Budget-wise I want to keep upgrades to the low hundreds.

People were assuming you had optical/co-ax input, I don't know of any RPi HAT offering USB out.

Some ideas (varying cost/tweakiness/effectiveness):
- PSU upgrade to Allo Shanti or Farad Super 3 if you want to spend in the not-so-low hundreds
- USB cleaner (e.g. iFi iDefender+ https://ifi-audio.com/products/idefender-plus/ can also be used in conjunction with the Shanti to supply a clean 5V line, Holo Audio Titanis USB dongle)
- Try alternative USB sources e.g. up-to-date smartphone with USB out (with OTG USB C to female A cable) and USB Audio Player Pro or any computer
- Tweak RPi software and/or OS (e.g. Gentoo Player which allows use of alternative Linux kernels)
- Try different USB cables
 
..re: the USBridge Sig, decent unit (still have one knocking about, will shift soon) but that amounts to buying a new streamer...you can't put the RPi4 in it.
 
Would have to plug it in again to check exactly which but from memory I definitely increased the buffer size and this made the biggest difference in terms of minimising stuttering and raggedness. I think I also set SOX resampling to 24/96 (but this is what I would need to check)

Have now checked and I did indeed boost the buffer to 10000 KB and set SOX resampling as specified ...

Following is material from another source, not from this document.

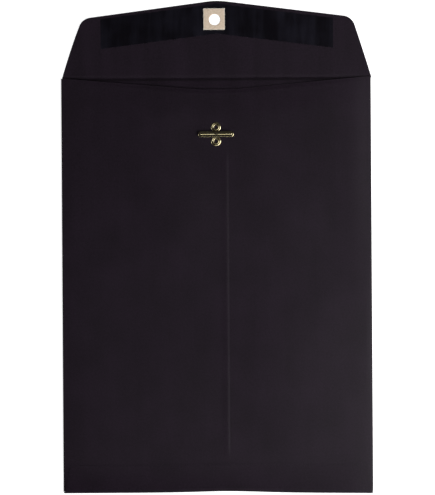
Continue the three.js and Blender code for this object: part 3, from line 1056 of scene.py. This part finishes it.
def paper_material(name, dark, light, roughness, with_painted_fold_shade=False, banding=0.2):
    """Dyed wove paper: cloudy at the size of a hand, mottled at the size of fibres."""
    nodes = Surface(name)
    flat = nodes.coordinates("UV")
    cloud = nodes.noise(flat, 3.2, 3.0, 0.5)
    bands = nodes.noise(nodes.coordinates("UV", (9, 1.1, 1)), 1.0, 2.0, 0.5)
    mottle = nodes.noise(flat, 75.0, 4.0, 0.7)
    fibre = fibres(nodes, 60)
    soft = nodes.total(cloud, 0.7 - banding, bands, banding)
    fine = nodes.total(mottle, 1.1, fibre, 0.3)
    colour = nodes.shades(nodes.combine("ADD", soft, fine), 0.82, 1.3, dark, light)
    nodes.bump(nodes.total(mottle, 0.6, fibre, 0.8), 0.02 * MM, 0.8)
    rough = nodes.remap(mottle, 0.3, 0.7, roughness - 0.05, roughness + 0.06)
    if with_painted_fold_shade:
        # Painted shade and a painted highlight along the top fold.
        colour = paint_fold_shade_and_highlight(nodes, colour)
        pressed = along_sheet(nodes, FOLD_Y - 1.5 * MM, FOLD_Y, 0.08, 0.0)
    else:
        pressed = along_sheet(nodes, bottom_flap_low.y, bottom_flap_low.y + 26 * MM, 0.13, 0.0)
    rough = nodes.combine("SUBTRACT", rough, pressed)
    return nodes.finish(Base_Color=colour, Roughness=rough, Specular_IOR_Level=0.2)


def gum_material():
    """Dried gum: darker and smoother than the paper, brushed on in soft vertical streaks, whose light colour
    is partly painted sheen.
    """
    nodes = Surface("dried_gum")
    flat = nodes.coordinates("UV")
    streak_and_sheen = nodes.noise(nodes.coordinates("UV", (10, 1.3, 1)), 1.0, 4.0, 0.6)
    cloud = nodes.noise(flat, 5.0, 2.0, 0.5)
    grain = nodes.noise(flat, 160.0, 3.0, 0.6)
    both = nodes.total(streak_and_sheen, 0.65, cloud, 0.35)
    # Partly painted sheen: the light streaks stand in for glossy reflections on the gum, and the rest is
    # uneven gum.
    colour = nodes.shades(both, 0.43, 0.74, linear(10, 8, 14), linear(27, 26, 36))
    nodes.bump(nodes.total(streak_and_sheen, 1.0, grain, 0.03), 0.25 * MM, 0.5)
    rough = nodes.remap(both, 0.35, 0.7, 0.28, 0.38)
    return nodes.finish(Base_Color=colour, Roughness=rough, Specular_IOR_Level=0.2)


def tag_material(name, dark, light):
    """Unbleached tag stock, with long fibres and small specks."""
    nodes = Surface(name)
    flat = nodes.coordinates("UV")
    mottle = nodes.noise(flat, 60.0, 4.0, 0.6)
    speck = nodes.remap(nodes.noise(flat, 300.0, 1.0, 0.5), 0.66, 0.74, 0.0, 1.0)
    shade = nodes.total(mottle, 0.5, fibres(nodes, 45), 0.5)
    colour = nodes.shades(shade, 0.38, 0.7, dark, light)
    colour = nodes.mix(nodes.combine("MULTIPLY", speck, 0.25), colour, linear(130, 108, 84))
    nodes.bump(shade, 0.04 * MM, 0.8)
    return nodes.finish(Base_Color=colour, Roughness=0.8, Specular_IOR_Level=0.3)


def metal_material():
    """Thin brass plating over steel: rubbed, a little cloudy, with fine drawing marks."""
    nodes = Surface("plated_brass")
    drawn = nodes.noise(nodes.coordinates("Object", (700, 9000, 3000)), 1.0, 3.0, 0.6)
    cloud = nodes.noise(nodes.coordinates("Object"), 420.0, 3.0, 0.55)
    colour = nodes.shades(cloud, 0.35, 0.7, linear(174, 161, 121), linear(196, 186, 154))
    clouded = nodes.remap(cloud, 0.3, 0.7, 0.14, 0.17)
    rough = nodes.combine("ADD", clouded, nodes.remap(drawn, 0.3, 0.7, 0.0, 0.02))
    nodes.bump(nodes.total(drawn, 1.0, cloud, 0.6), 0.001 * MM, 0.4)
    return nodes.finish(Base_Color=colour, Roughness=rough, Metallic=1.0)


def glue_material():
    """Dried seam glue, milky and uneven."""
    nodes = Surface("seam_adhesive")
    cloud = nodes.noise(nodes.coordinates("UV"), 30.0, 3.0, 0.5)
    colour = nodes.shades(cloud, 0.35, 0.7, linear(120, 112, 92), linear(160, 152, 130))
    nodes.bump(cloud, 0.02 * MM, 0.5)
    return nodes.finish(Base_Color=colour, Roughness=0.5)


# The finished pieces


def finish_piece(obj, slot, replaced, *mats):
    for material in mats:
        obj.data.materials.append(material)
    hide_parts(*replaced)
    return obj


def dress():
    paper = paper_material("plum_paper", linear(17, 9, 18), linear(32, 22, 34), 0.5)
    # The front sheet's paper, with painted shade and a painted highlight along the top fold.
    with_painted_fold_shade = paper_material("plum_paper_scored", linear(17, 9, 18), linear(34, 24, 36), 0.5, True, 0.45)
    cut_edge = paper_material("paper_cut_edge", linear(34, 28, 36), linear(56, 50, 58), 0.8)
    tag = tag_material("tag_stock", linear(221, 199, 174), linear(247, 227, 206))
    tag_edge = tag_material("tag_cut_edge", linear(218, 206, 190), linear(238, 230, 218))
    gum = gum_material()
    metal = metal_material()
    glue = glue_material()
    sheet = (paper, cut_edge, paper)
    film = (glue, glue, glue)

    front = finish_piece(front_sheet(), "paper", ["front_panel", "seal_flap"], with_painted_fold_shade, cut_edge, paper)
    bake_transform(front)
    left = side_panel("left_panel_sheet", SEAM_X, left_low.x, left_high.z, -1, LEFT_CORNER_DROP)
    right = side_panel("right_panel_sheet", right_low.x, right_high.x, right_high.z, 1, RIGHT_CORNER_DROP)
    finish_piece(left, "paper", ["left_back_panel", "left_side_fold"], *sheet)
    finish_piece(right, "paper", ["right_back_panel", "right_side_fold"], *sheet)
    foot = finish_piece(bottom_sheet(), "paper", ["bottom_flap", "bottom_fold"], *sheet)

    seam_z = (seam_glue_low.z, seam_glue_high.z)
    seam = film_sheet("seam_adhesive_film", seam_glue_low, seam_glue_high, *seam_z)
    finish_piece(seam, "glue", ["seam_glue"], *film)
    foot_z = (left_high.z, bottom_flap_low.z)
    foot_glue = film_sheet("bottom_adhesive_film", bottom_glue_low, bottom_glue_high, *foot_z)
    finish_piece(foot_glue, "glue", ["bottom_glue"], *film)

    band = finish_piece(gum_film(), "gum", ["gum_strip"], gum, gum, gum)
    patch = finish_piece(hole_patch(), "tag_stock", ["flap_patch"], tag, tag_edge, tag)

    plate = finish_piece(clasp_plate(), "clasp_metal", ["clasp_plate"], metal)
    upper = eyelet_rivet("upper_eyelet_rivet", LUG_YS[0], upper_eyelet_low.z, upper_eyelet_high.z)
    lower = eyelet_rivet("lower_eyelet_rivet", LUG_YS[1], lower_eyelet_low.z, lower_eyelet_high.z)
    finish_piece(upper, "clasp_metal", ["upper_eyelet"], metal)
    finish_piece(lower, "clasp_metal", ["lower_eyelet"], metal)

    for piece in (left, right, foot, seam, foot_glue, plate, upper, lower):
        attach(piece, "envelope")
    for piece in (band, patch):
        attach(piece, "flap")

    for side, body in ((-1, "left_prong"), (1, "right_prong")):
        prong = finish_piece(prong_strip(body + "_strip", side), "clasp_metal", [body], metal)
        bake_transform(prong)


# Stage, camera and light

FLOOR_HALF = 3.0
FLOOR_GAP = 0.05 * MM
FLOOR_COLOUR = (0.8, 0.8, 0.8, 1)
FLOOR_GLOW = 0.8
LIT_SIDE = (0.3, -0.95, 0)
OVERHEAD_LEVEL = 0.05
WALL_LEVEL = 0.85
# Each lamp's name, place, target, size and watts
LAMPS = (
    ("key", (0.57, -0.2, 0.47), (0.03, 0.0, 0), (0.74, 0.74), 7.85),
    ("window", (0.05, -0.6, 0.92), (0, 0.1, 0), (0.45, 0.16), 0.5),
    ("card", (-0.58, -0.02, 0.42), (0, 0.1, 0), (0.26, 0.14), 0.42),
)


def add_camera():
    data = bpy.data.cameras.new("camera")
    data.lens = LENS_MM
    data.sensor_width = SENSOR_MM
    camera = bpy.data.objects.new("camera", data)
    bpy.context.scene.collection.objects.link(camera)
    view_height = FRAME_HEIGHT / PIXELS_PER_MM * MM
    x = (FRAME_WIDTH / 2 - MIDDLE_COLUMN) / PIXELS_PER_MM * MM
    y = FOLD_Y + (FOLD_ROW - FRAME_HEIGHT / 2) / PIXELS_PER_MM * MM
    camera.location = (x, y, view_height * LENS_MM / SENSOR_MM)
    camera.rotation_euler = (0, 0, -math.radians(ROLL_DEGREES))
    data.clip_start = 0.01
    data.clip_end = 20
    bpy.context.scene.camera = camera


def add_floor():
    """A white table: plain to the lamps, and near white to the camera with the shadows kept."""
    corners = ((-1, -1), (1, -1), (1, 1), (-1, 1))
    vertices = [(x * FLOOR_HALF, y * FLOOR_HALF, -FLOOR_GAP) for x, y in corners]
    floor = make_object("floor", vertices, [(0, 1, 2, 3)])
    material = bpy.data.materials.new("white_table")
    nodes = Tree(material)
    nodes.tree.nodes.clear()
    diffuse = nodes.add("ShaderNodeBsdfDiffuse")
    nodes.fill(diffuse, Color=FLOOR_COLOUR)
    glow = nodes.add("ShaderNodeEmission")
    nodes.fill(glow, Strength=FLOOR_GLOW)
    both = nodes.add("ShaderNodeAddShader")
    nodes.link(diffuse.outputs[0], both.inputs[0])
    nodes.link(glow.outputs[0], both.inputs[1])
    rays = nodes.add("ShaderNodeLightPath").outputs
    seen = nodes.combine("MAXIMUM", rays["Is Camera Ray"], rays["Is Glossy Ray"])
    seen = nodes.combine("MAXIMUM", seen, rays["Is Transmission Ray"])
    choose = nodes.add("ShaderNodeMixShader")
    for socket, source in zip(choose.inputs, (seen, diffuse.outputs[0], both.outputs[0])):
        nodes.link(source, socket)
    nodes.fill(nodes.add("ShaderNodeOutputMaterial"), Surface=choose.outputs[0])
    floor.data.materials.append(material)


def add_world():
    """A plain studio: white low down all round and higher up on the lit side, dark overhead."""
    world = bpy.data.worlds.new("studio")
    bpy.context.scene.world = world
    nodes = Tree(world)
    nodes.tree.nodes.clear()
    place = nodes.add("ShaderNodeTexCoord").outputs["Generated"]
    split = nodes.add("ShaderNodeSeparateXYZ")
    nodes.link(place, split.inputs[0])
    towards = nodes.add("ShaderNodeVectorMath", operation="DOT_PRODUCT")
    towards.inputs[1].default_value = LIT_SIDE
    nodes.link(place, towards.inputs[0])
    height = split.outputs["Z"]
    horizon = nodes.remap(height, 0.08, 0.24, 1.0, OVERHEAD_LEVEL, "SMOOTHSTEP")
    walls = nodes.remap(height, 0.3, 0.6, WALL_LEVEL, 0.0, "SMOOTHSTEP")
    lit_side = nodes.remap(towards.outputs["Value"], -0.6, 0.2, 0.0, 1.0, "SMOOTHSTEP")
    level = nodes.combine("MAXIMUM", horizon, nodes.combine("MULTIPLY", walls, lit_side))
    around = nodes.add("ShaderNodeBackground")
    nodes.fill(around, Strength=level)
    nodes.fill(nodes.add("ShaderNodeOutputWorld"), Surface=around.outputs[0])


def add_lamp(name, place, target, size, watts):
    data = bpy.data.lights.new(name, "AREA")
    data.shape = "RECTANGLE"
    data.size, data.size_y = size
    data.energy = watts
    lamp = bpy.data.objects.new(name, data)
    bpy.context.scene.collection.objects.link(lamp)
    lamp.location = place
    lamp.rotation_euler = (Vector(target) - Vector(place)).to_track_quat("-Z", "Y").to_euler()


add_camera()
add_floor()
add_world()
for lamp in LAMPS:
    add_lamp(*lamp)
dress()

bpy.context.scene.view_settings.view_transform = "Standard"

Incidentally, this improved the USB output quite significantly on my RPi 2B - from what I've read the USB output on the RPi 4 has undergone a redesign and is already apparently much improved compared to the older models.
 
Have now checked and I did indeed boost the buffer to 10000 KB and set SOX resampling as specified ...

Incidentally, this improved the USB output quite significantly on my RPi 2B - from what I've read the USB output on the RPi 4 has undergone a redesign and is already apparently much improved compared to the older models.
The USB bus is no longer shared with Ethernet on the newer models.